Companies are running flat out and can’t produce more without adding workers or new capacity. Unemployment, now at 5.8 per cent, hasn’t been this low since 1974.

So life is pretty good, right?

It could be a whole lot better, according to labour economist Lars Osberg, a professor at Dalhousie University. Canadians suffer from “historical amnesia” when it comes to unemployment, he says. The country is still a long way from full employment, and the jobless rate is still much higher than it’s been for much of the postwar period, he argues in a recent paper. Between 1946 and 1975, unemployment averaged 4.7 per cent, and only briefly spiked above 6 per cent.

We’ve lived with higher unemployment for so long that many Canadians don’t know what a truly healthy job market looks like, Prof. Osberg says.

“Full employment can and should be reinstated as a major policy objective of Canadian governments,” he writes in his paper, Full Employment in Canada in the early 21stCentury.

This past week, Prof. Osberg joined 60 other economists in signing a letter to Finance Minister Bill Morneau, urging him to add the objective of “full and productive employment” to a new “multi-goal” mandate for the Bank of Canada that would also include price stability and protecting the value of the Canadian dollar.

Right now, the Bank of Canada has a single focus – keeping inflation at or near a 2-per-cent target. And it adjusts its key interest rate to keep prices stable. The mandate is renewable every five years under an agreement with the federal government that expires in 2021.

Prof. Osberg laments that the central bank’s successful control of inflation has produced stagnant wages, higher income inequality and heightened job insecurity.

Even Mr. Poloz would probably acknowledge that life could be better for workers. The Bank of Canada’s April monetary policy report says there is still some “slack” in the labour market. Wage gains remain relatively subdued, the youth jobless rate is high and the share of people who have been out of work for a long time remains above historic norms, according to the report.

Full employment is a laudable goal. It would create more opportunity for youth, disadvantaged minorities and new immigrants.

A decade of low interest rates and government deficit spending in Canada has already helped drive unemployment down to 5.8 per cent from nearly 9 per cent in 2009.

So why not go even further? The downside is that the tools available to drive unemployment lower could produce a host of unintended and unwanted consequences. The risk of higher inflation is only one of them.

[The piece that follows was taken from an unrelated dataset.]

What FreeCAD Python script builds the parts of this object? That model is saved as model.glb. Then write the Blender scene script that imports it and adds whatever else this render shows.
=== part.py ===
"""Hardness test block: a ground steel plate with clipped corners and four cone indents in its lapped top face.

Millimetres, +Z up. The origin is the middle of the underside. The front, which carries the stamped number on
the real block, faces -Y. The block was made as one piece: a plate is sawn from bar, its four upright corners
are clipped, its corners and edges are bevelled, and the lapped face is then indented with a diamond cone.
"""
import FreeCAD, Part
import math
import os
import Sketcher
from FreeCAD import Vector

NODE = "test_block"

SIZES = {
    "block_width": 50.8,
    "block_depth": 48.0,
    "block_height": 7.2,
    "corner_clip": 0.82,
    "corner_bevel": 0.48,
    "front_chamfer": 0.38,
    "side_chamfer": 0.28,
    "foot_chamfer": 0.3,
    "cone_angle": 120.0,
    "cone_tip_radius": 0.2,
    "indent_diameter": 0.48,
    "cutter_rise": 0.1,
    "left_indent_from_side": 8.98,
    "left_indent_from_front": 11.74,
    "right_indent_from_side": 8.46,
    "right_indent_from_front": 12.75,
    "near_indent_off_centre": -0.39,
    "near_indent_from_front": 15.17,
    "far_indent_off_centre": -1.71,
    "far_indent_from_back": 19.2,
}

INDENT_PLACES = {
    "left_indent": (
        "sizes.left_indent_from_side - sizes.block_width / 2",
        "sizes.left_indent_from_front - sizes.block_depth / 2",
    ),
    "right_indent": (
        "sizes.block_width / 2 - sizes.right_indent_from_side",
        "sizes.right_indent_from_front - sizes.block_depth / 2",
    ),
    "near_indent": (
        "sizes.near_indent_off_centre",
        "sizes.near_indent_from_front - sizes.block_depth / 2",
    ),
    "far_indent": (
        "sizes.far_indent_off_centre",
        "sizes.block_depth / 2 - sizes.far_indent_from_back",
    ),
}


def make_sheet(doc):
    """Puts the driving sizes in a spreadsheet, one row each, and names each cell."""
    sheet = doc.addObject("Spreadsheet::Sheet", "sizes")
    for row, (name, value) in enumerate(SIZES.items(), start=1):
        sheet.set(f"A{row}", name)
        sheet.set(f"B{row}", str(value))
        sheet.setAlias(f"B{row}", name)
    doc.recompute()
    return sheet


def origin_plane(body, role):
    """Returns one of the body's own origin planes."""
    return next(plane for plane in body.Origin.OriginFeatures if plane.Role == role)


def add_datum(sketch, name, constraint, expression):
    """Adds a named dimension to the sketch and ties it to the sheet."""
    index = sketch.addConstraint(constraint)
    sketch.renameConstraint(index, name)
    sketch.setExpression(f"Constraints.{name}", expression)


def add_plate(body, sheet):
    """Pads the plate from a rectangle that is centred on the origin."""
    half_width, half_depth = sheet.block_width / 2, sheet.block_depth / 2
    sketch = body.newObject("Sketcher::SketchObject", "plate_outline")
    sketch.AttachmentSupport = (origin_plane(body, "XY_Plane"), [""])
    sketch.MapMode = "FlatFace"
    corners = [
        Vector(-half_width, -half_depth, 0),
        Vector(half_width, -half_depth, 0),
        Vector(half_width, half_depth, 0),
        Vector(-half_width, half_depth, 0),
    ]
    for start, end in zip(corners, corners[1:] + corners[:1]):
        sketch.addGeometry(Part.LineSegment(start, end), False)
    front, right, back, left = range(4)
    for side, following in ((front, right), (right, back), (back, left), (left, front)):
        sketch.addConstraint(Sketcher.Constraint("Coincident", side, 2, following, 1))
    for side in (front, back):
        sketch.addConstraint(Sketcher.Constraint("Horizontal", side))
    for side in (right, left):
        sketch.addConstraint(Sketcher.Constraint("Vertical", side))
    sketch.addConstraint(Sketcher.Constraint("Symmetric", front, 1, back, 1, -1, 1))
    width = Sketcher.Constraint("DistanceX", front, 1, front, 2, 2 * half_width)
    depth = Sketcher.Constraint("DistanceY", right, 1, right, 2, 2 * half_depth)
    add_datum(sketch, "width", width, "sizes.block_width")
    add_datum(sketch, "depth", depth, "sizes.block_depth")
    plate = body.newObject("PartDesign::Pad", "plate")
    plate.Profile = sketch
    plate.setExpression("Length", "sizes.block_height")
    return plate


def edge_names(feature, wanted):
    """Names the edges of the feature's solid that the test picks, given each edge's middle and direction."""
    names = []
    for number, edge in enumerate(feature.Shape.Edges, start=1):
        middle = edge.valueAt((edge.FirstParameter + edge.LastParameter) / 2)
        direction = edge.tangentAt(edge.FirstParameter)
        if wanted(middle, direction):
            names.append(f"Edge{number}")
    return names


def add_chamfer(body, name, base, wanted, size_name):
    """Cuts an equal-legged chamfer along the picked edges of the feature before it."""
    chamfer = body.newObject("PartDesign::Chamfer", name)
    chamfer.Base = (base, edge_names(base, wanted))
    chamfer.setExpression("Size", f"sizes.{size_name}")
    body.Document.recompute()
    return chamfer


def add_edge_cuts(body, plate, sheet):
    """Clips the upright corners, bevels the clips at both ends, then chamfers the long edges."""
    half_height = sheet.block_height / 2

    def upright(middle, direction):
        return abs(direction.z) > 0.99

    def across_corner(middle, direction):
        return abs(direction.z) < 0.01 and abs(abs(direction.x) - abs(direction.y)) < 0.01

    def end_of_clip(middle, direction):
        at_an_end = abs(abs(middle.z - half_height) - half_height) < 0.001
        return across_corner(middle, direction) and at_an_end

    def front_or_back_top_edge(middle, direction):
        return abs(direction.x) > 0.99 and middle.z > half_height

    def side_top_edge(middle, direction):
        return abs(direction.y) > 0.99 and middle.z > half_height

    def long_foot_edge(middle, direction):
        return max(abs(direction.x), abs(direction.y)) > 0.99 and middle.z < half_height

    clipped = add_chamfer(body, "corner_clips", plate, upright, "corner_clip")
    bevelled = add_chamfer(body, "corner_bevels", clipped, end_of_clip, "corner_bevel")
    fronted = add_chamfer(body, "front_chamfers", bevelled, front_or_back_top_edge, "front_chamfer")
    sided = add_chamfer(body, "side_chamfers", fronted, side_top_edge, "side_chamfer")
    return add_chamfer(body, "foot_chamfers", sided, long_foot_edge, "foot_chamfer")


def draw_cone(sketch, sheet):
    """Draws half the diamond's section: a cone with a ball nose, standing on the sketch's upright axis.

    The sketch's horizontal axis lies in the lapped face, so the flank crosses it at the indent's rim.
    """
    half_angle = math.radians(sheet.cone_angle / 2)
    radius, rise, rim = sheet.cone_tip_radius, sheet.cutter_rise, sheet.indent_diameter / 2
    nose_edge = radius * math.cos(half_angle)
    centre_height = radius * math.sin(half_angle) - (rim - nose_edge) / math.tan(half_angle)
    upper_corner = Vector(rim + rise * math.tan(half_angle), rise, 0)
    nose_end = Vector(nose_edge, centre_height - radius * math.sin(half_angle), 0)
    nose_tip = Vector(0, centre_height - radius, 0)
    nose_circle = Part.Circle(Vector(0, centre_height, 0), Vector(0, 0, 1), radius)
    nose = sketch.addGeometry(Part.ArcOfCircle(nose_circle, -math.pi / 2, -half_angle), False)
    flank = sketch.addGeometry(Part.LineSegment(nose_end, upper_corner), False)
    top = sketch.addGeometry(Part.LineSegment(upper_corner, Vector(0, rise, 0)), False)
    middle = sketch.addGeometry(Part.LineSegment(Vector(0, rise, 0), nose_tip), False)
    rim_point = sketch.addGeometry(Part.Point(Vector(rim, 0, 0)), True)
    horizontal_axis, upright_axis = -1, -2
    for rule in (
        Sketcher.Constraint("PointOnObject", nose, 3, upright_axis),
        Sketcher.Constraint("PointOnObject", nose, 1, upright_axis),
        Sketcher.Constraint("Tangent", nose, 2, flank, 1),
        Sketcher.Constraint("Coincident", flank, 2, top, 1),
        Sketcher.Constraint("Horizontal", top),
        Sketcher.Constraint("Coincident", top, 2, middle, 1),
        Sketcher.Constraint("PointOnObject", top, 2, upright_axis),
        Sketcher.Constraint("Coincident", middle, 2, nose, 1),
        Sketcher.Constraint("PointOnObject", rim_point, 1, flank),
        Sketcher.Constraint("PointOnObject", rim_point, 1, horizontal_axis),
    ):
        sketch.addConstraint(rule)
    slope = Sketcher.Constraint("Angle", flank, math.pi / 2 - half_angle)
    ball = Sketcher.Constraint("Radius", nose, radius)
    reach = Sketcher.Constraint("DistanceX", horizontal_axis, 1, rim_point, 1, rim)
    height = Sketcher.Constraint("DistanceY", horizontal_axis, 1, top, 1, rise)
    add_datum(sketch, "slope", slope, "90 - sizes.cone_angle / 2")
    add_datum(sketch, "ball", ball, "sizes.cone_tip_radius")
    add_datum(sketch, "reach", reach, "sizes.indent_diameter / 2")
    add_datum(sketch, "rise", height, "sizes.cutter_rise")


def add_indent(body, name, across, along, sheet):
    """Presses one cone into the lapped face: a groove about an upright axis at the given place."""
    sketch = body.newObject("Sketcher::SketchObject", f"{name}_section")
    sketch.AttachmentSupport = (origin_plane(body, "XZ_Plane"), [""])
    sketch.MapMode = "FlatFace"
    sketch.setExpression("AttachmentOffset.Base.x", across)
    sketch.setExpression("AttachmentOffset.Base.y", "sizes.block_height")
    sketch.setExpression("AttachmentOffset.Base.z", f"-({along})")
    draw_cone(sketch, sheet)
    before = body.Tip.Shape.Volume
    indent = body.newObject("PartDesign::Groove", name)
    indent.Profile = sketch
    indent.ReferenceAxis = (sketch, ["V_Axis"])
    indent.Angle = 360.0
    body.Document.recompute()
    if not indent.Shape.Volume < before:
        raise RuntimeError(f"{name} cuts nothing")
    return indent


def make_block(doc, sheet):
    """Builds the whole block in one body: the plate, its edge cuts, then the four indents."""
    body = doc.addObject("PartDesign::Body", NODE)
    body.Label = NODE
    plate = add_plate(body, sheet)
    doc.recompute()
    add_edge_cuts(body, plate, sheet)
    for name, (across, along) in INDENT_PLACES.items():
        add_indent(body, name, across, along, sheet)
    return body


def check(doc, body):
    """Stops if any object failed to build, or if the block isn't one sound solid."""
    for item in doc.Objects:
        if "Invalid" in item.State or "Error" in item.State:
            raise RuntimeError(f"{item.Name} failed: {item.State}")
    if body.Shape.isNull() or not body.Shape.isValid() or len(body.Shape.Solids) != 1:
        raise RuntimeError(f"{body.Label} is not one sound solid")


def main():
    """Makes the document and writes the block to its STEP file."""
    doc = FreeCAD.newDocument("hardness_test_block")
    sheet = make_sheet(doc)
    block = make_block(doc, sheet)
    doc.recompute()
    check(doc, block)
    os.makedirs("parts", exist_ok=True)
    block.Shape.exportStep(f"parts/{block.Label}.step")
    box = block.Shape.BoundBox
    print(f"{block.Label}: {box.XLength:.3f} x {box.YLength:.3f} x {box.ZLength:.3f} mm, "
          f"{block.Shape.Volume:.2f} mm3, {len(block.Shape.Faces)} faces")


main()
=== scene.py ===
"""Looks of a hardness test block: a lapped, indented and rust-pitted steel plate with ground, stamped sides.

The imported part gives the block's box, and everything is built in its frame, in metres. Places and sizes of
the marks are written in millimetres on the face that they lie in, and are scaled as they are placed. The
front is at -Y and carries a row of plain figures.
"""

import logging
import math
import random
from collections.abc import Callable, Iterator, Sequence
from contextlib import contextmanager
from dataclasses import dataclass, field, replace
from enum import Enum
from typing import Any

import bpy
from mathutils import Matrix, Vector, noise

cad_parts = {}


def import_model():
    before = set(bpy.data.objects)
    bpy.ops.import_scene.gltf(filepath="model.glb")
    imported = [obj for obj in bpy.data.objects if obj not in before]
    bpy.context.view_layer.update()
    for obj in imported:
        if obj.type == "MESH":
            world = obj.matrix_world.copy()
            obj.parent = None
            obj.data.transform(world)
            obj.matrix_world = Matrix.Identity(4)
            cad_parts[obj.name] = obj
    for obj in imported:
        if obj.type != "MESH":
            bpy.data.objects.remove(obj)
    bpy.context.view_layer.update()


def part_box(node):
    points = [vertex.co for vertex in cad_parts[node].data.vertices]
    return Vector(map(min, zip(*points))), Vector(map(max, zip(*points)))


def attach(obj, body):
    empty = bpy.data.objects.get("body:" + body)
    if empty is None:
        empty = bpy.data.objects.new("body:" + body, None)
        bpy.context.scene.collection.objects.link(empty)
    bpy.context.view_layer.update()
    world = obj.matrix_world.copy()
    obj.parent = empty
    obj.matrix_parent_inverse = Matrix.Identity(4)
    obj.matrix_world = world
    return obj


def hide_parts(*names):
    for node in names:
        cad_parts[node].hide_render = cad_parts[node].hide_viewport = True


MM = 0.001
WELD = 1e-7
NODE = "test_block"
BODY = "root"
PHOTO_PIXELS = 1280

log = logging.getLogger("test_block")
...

Keeping interest rates artificially low acts as a tax on savers, particularly those on fixed incomes. Low rates fuel excessive borrowing at a time when household debt is already at a record high. Easy money also drives up the cost of homes, pricing younger buyers out of the market.

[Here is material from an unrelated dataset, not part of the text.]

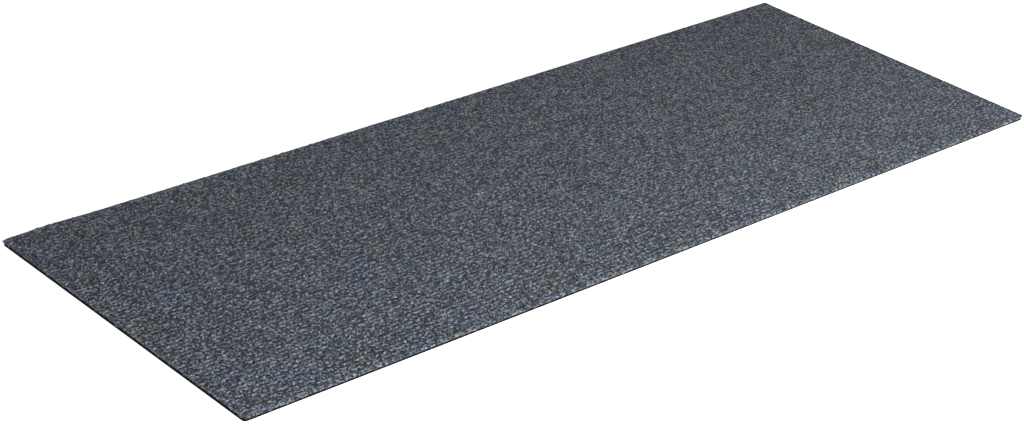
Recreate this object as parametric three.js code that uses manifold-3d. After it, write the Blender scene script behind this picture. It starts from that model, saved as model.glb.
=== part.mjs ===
// Anti-slip stair tread mat: a ribbed needle-felt carpet bonded to a thin rubber backing.
// Both layers are cut together from the roll, as one flat sheet with slightly rounded corners.
// Millimetres, +Z up. The origin is the centre of the underside, +X runs along the mat and its ribs,
// and +Y points from the front of the step towards its riser.
import * as THREE from "three";
import { mergeVertices } from "three/addons/utils/BufferGeometryUtils.js";
import Module from "manifold-3d";

const wasm = await Module();
wasm.setup();

// The cut sheet
const matLength = 609.6;
const matWidth = 228.6;
const cornerRadius = 2;

// The layers, from the floor up
const backingThickness = 1.7;
const feltThickness = 0.6;
const ribHeight = 0.7;

// The ribs, which the needling raises along the roll, and the shoulder that cutting presses down
const ribPitch = 3.36;
const grooveWidth = 0.5;
const shoulderRadius = 0.4;

// Steps in round stretches, for each half turn of a rib and each corner or shoulder
const ribSteps = 8;
const cornerSteps = 6;
const shoulderSteps = 3;

// Heights that follow from the layers
const feltBottom = backingThickness;
const grooveFloor = feltBottom + feltThickness;
const ribTop = grooveFloor + ribHeight;

// The sheet's outline, seen from above: the same cut goes through both layers.
function cutOutline() {
  const x = matLength / 2 - cornerRadius;
  const y = matWidth / 2 - cornerRadius;
  const outline = new THREE.Shape();
  outline.absarc(x, y, cornerRadius, 0, Math.PI / 2, false);
  outline.absarc(-x, y, cornerRadius, Math.PI / 2, Math.PI, false);
  outline.absarc(-x, -y, cornerRadius, Math.PI, 1.5 * Math.PI, false);
  outline.absarc(x, -y, cornerRadius, 1.5 * Math.PI, 2 * Math.PI, false);
  return outline;
}

// The felt's section across the mat, as (y, z): a flat sole under a row of rounded ribs.
// It runs past both edges, because the ribs are as wide as the roll and the cut falls where it may.
function ribbedSection() {
  const ribWidth = ribPitch - grooveWidth;
  const ribsPerSide = Math.ceil(matWidth / 2 / ribPitch) + 1;
  const halfRoll = ribsPerSide * ribPitch;
  const section = new THREE.Shape();
  section.moveTo(-halfRoll, feltBottom);
  section.lineTo(halfRoll, feltBottom);
  section.lineTo(halfRoll, grooveFloor);
  for (let rib = 2 * ribsPerSide - 1; rib >= 0; rib--) {
    const crest = (rib + 0.5) * ribPitch - halfRoll;
    section.absellipse(crest, grooveFloor, ribWidth / 2, ribHeight, 0, Math.PI, false, 0);
  }
  section.lineTo(-halfRoll, grooveFloor);
  return section;
}

// A closed geometry as a manifold-3d solid, and back.
function solidOf(geometry) {
  const bare = geometry.clone();
  bare.deleteAttribute("normal");
  bare.deleteAttribute("uv");
  const merged = mergeVertices(bare);
  return new wasm.Manifold(
    new wasm.Mesh({
      numProp: 3,
      vertProperties: merged.attributes.position.array,
      triVerts: new Uint32Array(merged.index.array),
    }),
  );
}

function geometryOf(solid) {
  const mesh = solid.getMesh();
  const geometry = new THREE.BufferGeometry();
  geometry.setAttribute("position", new THREE.BufferAttribute(mesh.vertProperties, 3));
  geometry.setIndex(new THREE.BufferAttribute(mesh.triVerts, 1));
  geometry.computeVertexNormals();
  return geometry;
}

// The roll of ribbed felt, lying flat with its ribs along X and long enough for the mat.
function feltRoll() {
  const rollLength = matLength + 2 * cornerRadius;
  const roll = new THREE.ExtrudeGeometry(ribbedSection(), {
    depth: rollLength,
    bevelEnabled: false,
    curveSegments: ribSteps / 2,
  });
  // The section's x and y become Y and Z, and its depth becomes X.
  const layFlat = new THREE.Matrix4().set(0, 0, 1, -rollLength / 2, 1, 0, 0, 0, 0, 1, 0, 0, 0, 0, 0, 1);
  return roll.applyMatrix4(layFlat);
}

// What the cutter leaves of the roll: upright sides that round over at the top.
// It reaches below the felt, so that only its upper shoulder meets the carpet.
function cutterVolume() {
  const height = ribTop + shoulderRadius;
  const volume = new THREE.ExtrudeGeometry(cutOutline(), {
    depth: height - 2 * shoulderRadius,
    bevelEnabled: true,
    bevelThickness: shoulderRadius,
    bevelSize: shoulderRadius,
    bevelOffset: -shoulderRadius,
    bevelSegments: shoulderSteps,
    curveSegments: cornerSteps,
  });
  return volume.translate(0, 0, ribTop - height + shoulderRadius);
}

function carpetFace() {
  const carpet = solidOf(feltRoll()).intersect(solidOf(cutterVolume()));
  const felt = new THREE.MeshStandardMaterial({ color: 0x53585f, roughness: 0.95, metalness: 0 });
  const mesh = new THREE.Mesh(geometryOf(carpet), felt);
  mesh.name = "carpet_face";
  return mesh;
}

function rubberBacking() {
  const sheet = new THREE.ExtrudeGeometry(cutOutline(), {
    depth: backingThickness,
    bevelEnabled: false,
    curveSegments: cornerSteps,
  });
  const rubber = new THREE.MeshStandardMaterial({ color: 0x17181a, roughness: 0.8, metalness: 0 });
  const mesh = new THREE.Mesh(sheet, rubber);
  mesh.name = "rubber_backing";
  return mesh;
}

const mat = new THREE.Group();
mat.name = "stair_tread_mat";
mat.add(rubberBacking(), carpetFace());

export default mat;
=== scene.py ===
# %% [markdown]
# # A ribbed felt mat for a stair tread
#
# The real mat is cut from a roll. Its upper layer is carpet felt: a web of short grey, black and blue
# fibres that barbed needles have punched together and raised into ribs. Its lower layer is a thin sheet
# of black rubber, which keeps the mat from sliding on the tread.
#
# We start from the measured solids, which say where everything is and how big it is. Blender's work is
# the felt: its ribs are lumpy, its loops come in every shade of grey, and stray fibres soften its edges.

# %% Load the measured solids
import math

import bpy
from mathutils import Matrix, Vector


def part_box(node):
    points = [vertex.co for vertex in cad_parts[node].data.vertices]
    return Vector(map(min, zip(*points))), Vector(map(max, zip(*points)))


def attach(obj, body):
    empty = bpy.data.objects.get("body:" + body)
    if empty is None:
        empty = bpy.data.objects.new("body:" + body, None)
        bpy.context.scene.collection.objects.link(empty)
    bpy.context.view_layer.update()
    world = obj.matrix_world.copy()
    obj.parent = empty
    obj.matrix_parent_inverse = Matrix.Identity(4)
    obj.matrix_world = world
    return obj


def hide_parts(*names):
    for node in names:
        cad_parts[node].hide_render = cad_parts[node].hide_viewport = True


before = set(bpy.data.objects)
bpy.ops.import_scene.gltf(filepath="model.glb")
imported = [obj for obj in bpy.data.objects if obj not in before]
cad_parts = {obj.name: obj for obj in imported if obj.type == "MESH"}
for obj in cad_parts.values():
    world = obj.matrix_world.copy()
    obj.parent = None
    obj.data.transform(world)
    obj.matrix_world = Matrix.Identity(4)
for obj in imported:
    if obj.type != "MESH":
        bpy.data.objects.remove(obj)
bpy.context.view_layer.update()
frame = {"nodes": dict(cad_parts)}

MM = 0.001
print("solids:", ", ".join(frame["nodes"]))

# %% [markdown]
# Every size below comes from those solids or was judged from a picture of a real mat. A roll of felt has
# whole ribs, so we count how many fit across the mat and share the width between them. The needling
# leaves a pattern along each rib, which repeats at the loop pitch. It leans across the rib, and every
# other rib is out of step with its neighbours.

# %% Sizes
felt_low, felt_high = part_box("carpet_face")
rubber_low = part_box("rubber_backing")[0]

LENGTH = felt_high[0] - felt_low[0]
WIDTH = felt_high[1] - felt_low[1]
SOLE = felt_low[2]
TOP = felt_high[2]

USUAL_RIB_PITCH = 3.36 * MM
RIBS = round(WIDTH / USUAL_RIB_PITCH)
RIB_PITCH = WIDTH / RIBS
RIB_SHARE = 0.85  # of the pitch is rib, and the rest is groove

LOOP_PITCH = 10.16 * MM
LOOP_SHIFT = 0.4  # of a loop pitch, from one rib to the next
LOOP_LEAN = 1.2  # along the rib for each step across it

FELT_WEB = 0.35 * MM
GROOVE_FLOOR = SOLE + FELT_WEB
STRAND_LIFT = 0.05 * MM
RIB_TOP = TOP - STRAND_LIFT
OVERHANG = 0.6 * MM
CORNER = 2 * MM
print(f"mat {LENGTH / MM:.1f} by {WIDTH / MM:.1f} mm, {RIBS} ribs {RIB_PITCH / MM:.2f} mm apart")

# %% [markdown]
# ## The camera
#
# A camera has to be placed before we can judge any detail by eye. This one stands off the front left
# corner of the mat and looks down on it, as a person on the stairs would. It leans a little to one side,
# so we turn it about its own line of sight, which is called roll.

# %% Camera
AZIMUTH, ELEVATION, ROLL = math.radians(-42.525), math.radians(27.156), math.radians(3.173)
DISTANCE = 1.4088
AIM = Vector((-49.31 * MM, -21.59 * MM, 0))
LENS = 85.465


def add_camera():
    back = Vector((math.sin(AZIMUTH) * math.cos(ELEVATION),
                   -math.cos(AZIMUTH) * math.cos(ELEVATION),
                   math.sin(ELEVATION)))
    camera = bpy.data.objects.new("camera", bpy.data.cameras.new("camera"))
    camera.data.lens = LENS
    turn = (-back).to_track_quat("-Z", "Y").to_matrix() @ Matrix.Rotation(ROLL, 3, "Z")
    camera.matrix_world = Matrix.Translation(AIM + back * DISTANCE) @ turn.to_4x4()
    bpy.context.collection.objects.link(camera)
    bpy.context.scene.camera = camera
    return camera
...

Another way to lower unemployment is by governments spending more. But fiscal stimulus also has its problems. To make a significant dent in the jobless rate, governments would have to either tax a lot more or add to their already hefty debt loads. The latter, in particular, shifts the burden of helping today’s unemployed to future generations.

In the end, achieving full employment may be less important than how we get there, argues Avery Shenfeld, chief economist at CIBC World Markets Inc.

“Full employment is a mark of success, [but] not all full employment equilibria are the same,” he pointed out in a research document last week. “The mix of spending that has taken us to this point, and how it’s been financed, leaves much to be desired, as does the nature of the jobs being created.”

The jobless rate has been driven lower by debt-financed consumption and housing, Mr. Shenfeld points out. Largely missing, however, has been an expansion of the export economy, which tends to generate more and better-paying jobs.

The goal, he says, should not be achieving full employment, but rather making Canada an attractive place for trade-oriented businesses to put down roots, which in turn will create good jobs.

That’s a different kind of sweet spot.